Sembrò un po’ più rilassato.
«In cambio, ti faccio anch’io una promessa», disse. «Prometto che è l’ultima volta che mi vedi. Non tornerò. Non ti costringerò mai più ad affrontare una situazione come questa. Proseguirai la tua vita senza nessuna interferenza da parte mia. Sarà come se non fossi mai esistito».
Probabilmente le mie ginocchia avevano iniziato a tremare, perché d’un tratto vidi gli alberi ondeggiare. Sentivo il sangue pompare nelle orecchie più veloce del solito. La sua voce sembrava lontana lontana.
Sorrise dolcemente: «Non preoccuparti. Sei un essere umano... la tua memoria è poco più che un colino. Il tempo guarisce tutte le vostre ferite».

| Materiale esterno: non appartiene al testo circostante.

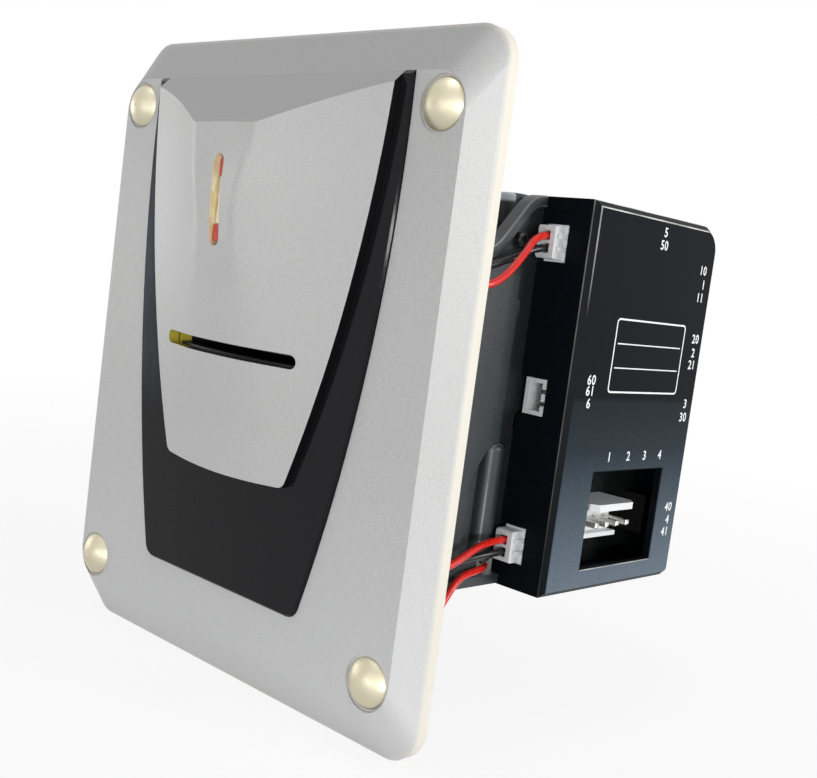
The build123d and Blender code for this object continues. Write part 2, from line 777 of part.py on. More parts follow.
def build_lower_guide():
    low = path_low - guide_thickness
    guide = flat_slab(guide_outline(), low, path_low)
    for front, back in guide_tabs:
        guide = guide + block((-frame_inner, frame_inner), (front, back), (low, path_low))
    rails = flat_slab(guide_outline() - rectangle((-channel_half_width, channel_half_width), (-60, 100)),
                      path_low, path_high)
    guide = guide + rails
    for x in (-1, 1):
        for span in guide_ribs:
            middle = x * guide_rib_x
            guide = guide + block((middle - guide_rib_width / 2, middle + guide_rib_width / 2),
                                  span, (low - guide_rib_depth, low))
        reach = wheel_window(tyre_radius, low - drive_z)
        side = tyre_width / 2 + wheel_gap
        guide = guide - block((x * tyre_x - side, x * tyre_x + side),
                              (drive_y - reach, drive_y + reach), (low - 1, path_low + 1))
    guide = guide - rod_z(0, sensor_y, sensor_pin + running_clearance, low - 1, path_low + 1)
    for x, y in guide_screw_places():
        guide = guide - rod_z(x, y, small_screw_shank / 2 + screw_clearance, low + 0.4, path_high + 1)
    rear = guide.edges().filter_by(Axis.X).group_by(Axis.Y)[-1]
    entry = [edge for edge in rear if abs(edge.center().Z - path_low) < 0.01 and abs(edge.center().X) < 1]
    return chamfer(entry, guide_entry)


def build_upper_guide():
    high = path_high + guide_thickness
    guide = flat_slab(guide_outline(), path_high, high)
    for x in (-1, 1):
        reach = wheel_window(pinch_radius, pinch_z - high)
        side = tyre_width / 2 + wheel_gap
        guide = guide - block((x * tyre_x - side, x * tyre_x + side),
                              (drive_y - reach, drive_y + reach), (path_high - 1, high + 1))
        left, right = sorted((x * ear_inner, x * ear_outer))
        ear = rectangle((yoke_y - 4, yoke_y + 4), (high - 0.5, yoke_z)) + Pos(yoke_y, yoke_z) * Circle(4)
        guide = guide + side_slab(ear, left, right)
    bore = pinch_shaft_radius + running_clearance
    guide = guide - rod_x(yoke_y, yoke_z, bore, -ear_outer - 1, ear_outer + 1)
    guide = guide - rod_z(0, sensor_y, sensor_pin + running_clearance, path_high - 1, high + 1)
    for x, y in guide_screw_places():
        guide = guide - rod_z(x, y, small_screw_shank / 2 + screw_play, path_high - 1, high + 1)
    for x in (-stiffener_x, stiffener_x):
        guide = guide + block((x - guide_rib_width / 2, x + guide_rib_width / 2), stiffener_span,
                              (high - 0.5, high + stiffener_height))
    return guide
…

«E i tuoi ricordi?», chiesi. Sentivo una specie di nodo stretto in gola, che mi soffocava.
«Be’...». Fece una breve pausa. «Non dimenticherò. Ma a quelli come me... basta poco per trovare una distrazione». Sorrise. Un sorriso misurato che non accese i suoi occhi.
Fece un passo indietro. «Tutto qui, credo. Non ti daremo più fastidio».
Il plurale catturò la mia attenzione. Ne fui sorpresa, ormai pensavo di essere incapace di cogliere qualcosa.
«Alice non tornerà». Non so come fece a sentirmi—avevo sillabato la frase, muta—ma probabilmente capì.
Scosse la testa lentamente, sempre guardandomi.
«No. Se ne sono andati tutti. Io sono rimasto soltanto per poterti salutare».
«Alice se n’è andata?». La mia voce era piatta, incredula.
«Voleva salutarti anche lei, ma l’ho convinta che un taglio netto sarebbe stato per te meno doloroso».
Ero sottosopra, non riuscivo a concentrarmi. Le sue parole giravano come un tornado nella mia testa, e mi parve di sentire il medico, all’ospedale di Phoenix, la primavera precedente, mentre mi mostrava le radiografie. Vedi, è una frattura netta, diceva indicando con il dito il mio osso spezzato. Meglio così. Guarirà più velocemente.